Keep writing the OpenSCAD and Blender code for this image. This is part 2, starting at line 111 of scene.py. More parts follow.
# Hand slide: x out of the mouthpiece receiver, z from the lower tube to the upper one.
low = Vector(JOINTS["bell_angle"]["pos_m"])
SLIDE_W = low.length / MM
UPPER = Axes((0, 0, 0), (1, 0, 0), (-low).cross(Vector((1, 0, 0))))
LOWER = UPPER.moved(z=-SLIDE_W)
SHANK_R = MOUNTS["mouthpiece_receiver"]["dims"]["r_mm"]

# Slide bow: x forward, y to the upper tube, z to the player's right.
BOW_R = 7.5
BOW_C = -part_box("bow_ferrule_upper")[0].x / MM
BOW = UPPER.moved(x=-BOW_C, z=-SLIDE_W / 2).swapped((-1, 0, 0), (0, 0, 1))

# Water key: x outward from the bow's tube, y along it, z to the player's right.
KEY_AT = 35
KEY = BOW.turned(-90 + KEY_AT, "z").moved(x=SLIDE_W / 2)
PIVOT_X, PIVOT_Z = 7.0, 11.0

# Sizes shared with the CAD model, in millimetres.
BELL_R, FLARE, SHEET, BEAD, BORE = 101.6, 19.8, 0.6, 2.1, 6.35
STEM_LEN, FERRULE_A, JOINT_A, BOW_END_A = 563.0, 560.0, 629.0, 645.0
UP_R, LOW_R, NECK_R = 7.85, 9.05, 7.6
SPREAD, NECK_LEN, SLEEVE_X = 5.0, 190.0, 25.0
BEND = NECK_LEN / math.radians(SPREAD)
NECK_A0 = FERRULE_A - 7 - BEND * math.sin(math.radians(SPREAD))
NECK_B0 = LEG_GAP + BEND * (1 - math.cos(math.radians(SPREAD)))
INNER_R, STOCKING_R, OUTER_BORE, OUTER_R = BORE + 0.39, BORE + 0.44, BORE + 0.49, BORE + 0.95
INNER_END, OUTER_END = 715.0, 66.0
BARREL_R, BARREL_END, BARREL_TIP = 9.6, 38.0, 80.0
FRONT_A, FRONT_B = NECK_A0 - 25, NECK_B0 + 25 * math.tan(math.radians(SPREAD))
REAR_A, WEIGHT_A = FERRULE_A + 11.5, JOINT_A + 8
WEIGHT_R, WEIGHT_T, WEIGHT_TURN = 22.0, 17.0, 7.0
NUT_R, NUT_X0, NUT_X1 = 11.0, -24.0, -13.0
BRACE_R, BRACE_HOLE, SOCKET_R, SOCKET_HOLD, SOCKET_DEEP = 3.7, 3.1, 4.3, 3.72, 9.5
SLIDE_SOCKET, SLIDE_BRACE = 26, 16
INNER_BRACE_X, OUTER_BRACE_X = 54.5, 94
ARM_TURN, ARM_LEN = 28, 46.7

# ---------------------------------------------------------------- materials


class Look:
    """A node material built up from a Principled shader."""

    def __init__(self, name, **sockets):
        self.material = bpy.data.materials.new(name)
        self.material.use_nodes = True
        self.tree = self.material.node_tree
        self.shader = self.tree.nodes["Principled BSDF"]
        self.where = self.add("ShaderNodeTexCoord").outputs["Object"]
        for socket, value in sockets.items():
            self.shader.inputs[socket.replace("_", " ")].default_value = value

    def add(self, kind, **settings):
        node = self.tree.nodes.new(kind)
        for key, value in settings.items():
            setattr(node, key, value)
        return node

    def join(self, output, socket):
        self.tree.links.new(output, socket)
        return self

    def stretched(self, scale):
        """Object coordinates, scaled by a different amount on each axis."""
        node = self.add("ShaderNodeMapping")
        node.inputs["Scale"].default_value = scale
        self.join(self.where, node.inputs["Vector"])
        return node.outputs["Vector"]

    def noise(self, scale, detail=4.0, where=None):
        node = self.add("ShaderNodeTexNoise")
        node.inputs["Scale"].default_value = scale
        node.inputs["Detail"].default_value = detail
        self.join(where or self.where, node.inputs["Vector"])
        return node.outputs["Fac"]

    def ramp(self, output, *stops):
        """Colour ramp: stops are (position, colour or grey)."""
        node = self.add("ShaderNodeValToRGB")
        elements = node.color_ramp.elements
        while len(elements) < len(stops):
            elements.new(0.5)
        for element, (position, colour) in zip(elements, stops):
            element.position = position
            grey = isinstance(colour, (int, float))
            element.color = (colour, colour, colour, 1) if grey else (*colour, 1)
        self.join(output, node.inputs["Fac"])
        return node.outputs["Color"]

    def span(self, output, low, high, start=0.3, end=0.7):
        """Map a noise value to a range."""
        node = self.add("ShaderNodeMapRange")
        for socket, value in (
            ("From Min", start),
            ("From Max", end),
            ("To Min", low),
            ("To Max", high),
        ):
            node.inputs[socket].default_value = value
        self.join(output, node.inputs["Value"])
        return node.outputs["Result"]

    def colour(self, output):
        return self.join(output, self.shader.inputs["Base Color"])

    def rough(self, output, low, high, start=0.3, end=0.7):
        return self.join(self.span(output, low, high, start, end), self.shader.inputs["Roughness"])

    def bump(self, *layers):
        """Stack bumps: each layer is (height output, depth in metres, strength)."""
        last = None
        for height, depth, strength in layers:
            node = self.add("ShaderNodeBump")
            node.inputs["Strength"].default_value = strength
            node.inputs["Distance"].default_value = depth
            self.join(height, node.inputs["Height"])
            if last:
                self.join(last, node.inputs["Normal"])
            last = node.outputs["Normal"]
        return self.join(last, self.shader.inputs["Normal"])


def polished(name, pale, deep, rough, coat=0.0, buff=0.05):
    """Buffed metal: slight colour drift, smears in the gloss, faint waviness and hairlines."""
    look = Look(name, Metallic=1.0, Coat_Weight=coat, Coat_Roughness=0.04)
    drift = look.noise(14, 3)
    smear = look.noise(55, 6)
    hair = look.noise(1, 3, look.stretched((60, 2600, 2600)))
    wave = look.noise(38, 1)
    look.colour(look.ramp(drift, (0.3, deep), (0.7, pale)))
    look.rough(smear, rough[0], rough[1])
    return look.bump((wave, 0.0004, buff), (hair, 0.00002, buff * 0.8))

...

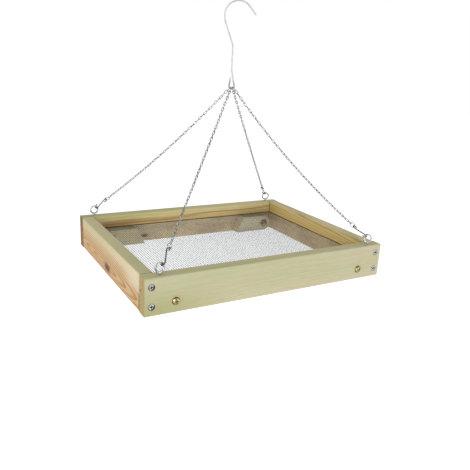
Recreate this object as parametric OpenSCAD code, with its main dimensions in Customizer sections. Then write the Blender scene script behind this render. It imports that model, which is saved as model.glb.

### Exercise description
Only the lines from the one containing "Keep writing the" through the one containing "BOW = UPPER.moved(x=-BOW_C, z=-SLIDE_W" are to be reproduced, exactly as they appear.

### Answer to this problem
Keep writing the OpenSCAD and Blender code for this image. This is part 2, starting at line 111 of scene.py. More parts follow.
# Hand slide: x out of the mouthpiece receiver, z from the lower tube to the upper one.
low = Vector(JOINTS["bell_angle"]["pos_m"])
SLIDE_W = low.length / MM
UPPER = Axes((0, 0, 0), (1, 0, 0), (-low).cross(Vector((1, 0, 0))))
LOWER = UPPER.moved(z=-SLIDE_W)
SHANK_R = MOUNTS["mouthpiece_receiver"]["dims"]["r_mm"]

# Slide bow: x forward, y to the upper tube, z to the player's right.
BOW_R = 7.5
BOW_C = -part_box("bow_ferrule_upper")[0].x / MM
BOW = UPPER.moved(x=-BOW_C, z=-SLIDE_W / 2).swapped((-1, 0, 0), (0, 0, 1))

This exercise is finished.